Zuletzt sind dabei auch die Bemühungen von Netflix in den Fokus gerückt, die Präsenz im Live-Streaming-Markt zu erhöhen. Ende Januar verkündete das Unternehmen einen zehnjährigen Rechtedeal mit dem Medienkonglomerat TKO Holdings: Im Rahmen der auf 5 Mrd. Dollar bezifferten Vereinbarung wird die Wrestling-Show „WWE Raw“ ab Anfang 2025 exklusiv auf Netflix zu sehen sein. Zudem sichert sich der Streamingdienst internationale Vertriebsrechte für „Raw“ sowie andere WWE-Sendungen in ausgewählten Märkten. Das Netflix-Angebot erweitern bereits jetzt Live-Formate wie Kochshows.
Abgesehen davon schließen Unternehmen wie Warner Bros. Discovery und Disney zunehmend häufiger Rechtevereinbarungen für ihre einst eifersüchtig gehüteten Shows mit Netflix ab. So ist der Klassiker „Six Feet Under“ des Bezahlsenders HBO inzwischen auf der Plattform des Video-on-Demand-Vorreiters zu sehen – eine Verbindung, die in den Anfangstagen der „Streaming Wars“ kaum denkbar erschien.

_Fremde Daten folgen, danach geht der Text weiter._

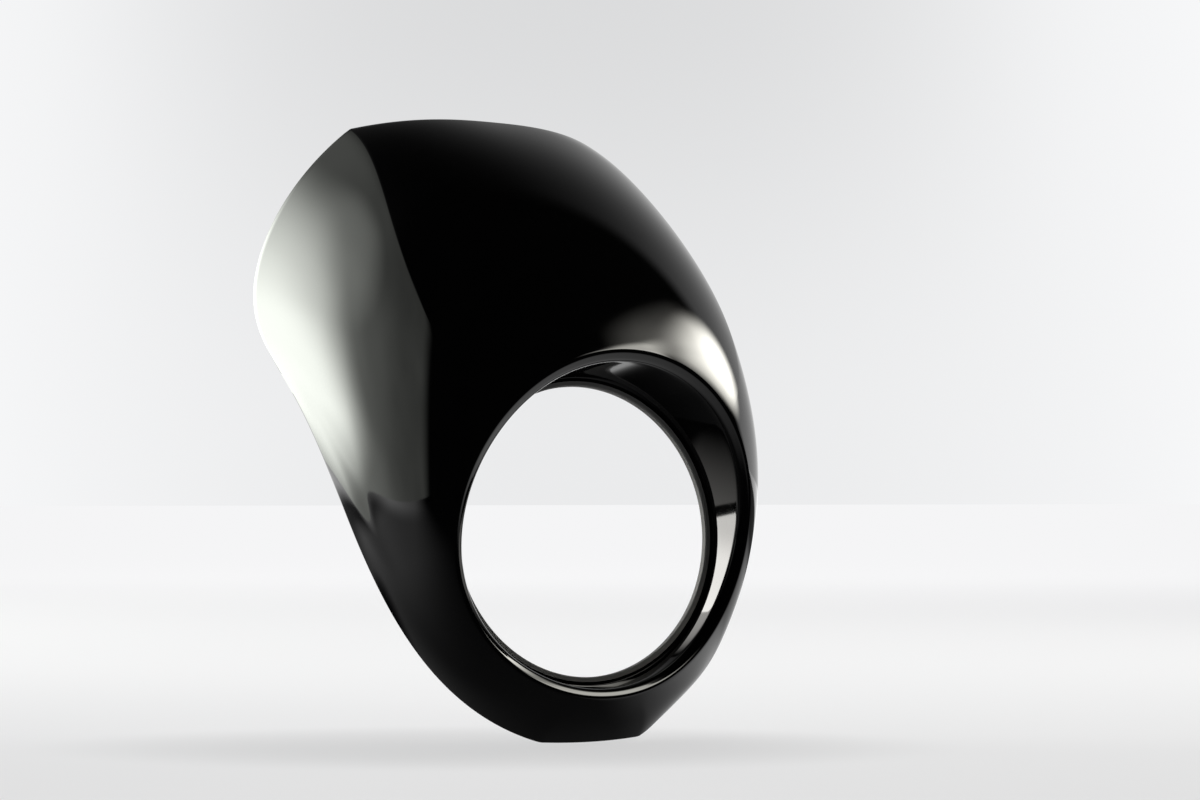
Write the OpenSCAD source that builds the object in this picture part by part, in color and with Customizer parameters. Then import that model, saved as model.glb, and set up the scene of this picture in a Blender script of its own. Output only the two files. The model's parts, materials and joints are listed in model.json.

Zugleich zeigt sich das kalifornische Unternehmen inzwischen kaum noch interessiert daran, die alten Assets von Kabelfernsehsendern aufzukaufen. „Es wird zunehmend klar, dass Netflix die Streaming-Kriege gewonnen hat“, betonten die Analysten von Bank of America bereits zu Jahresbeginn in einer Studie.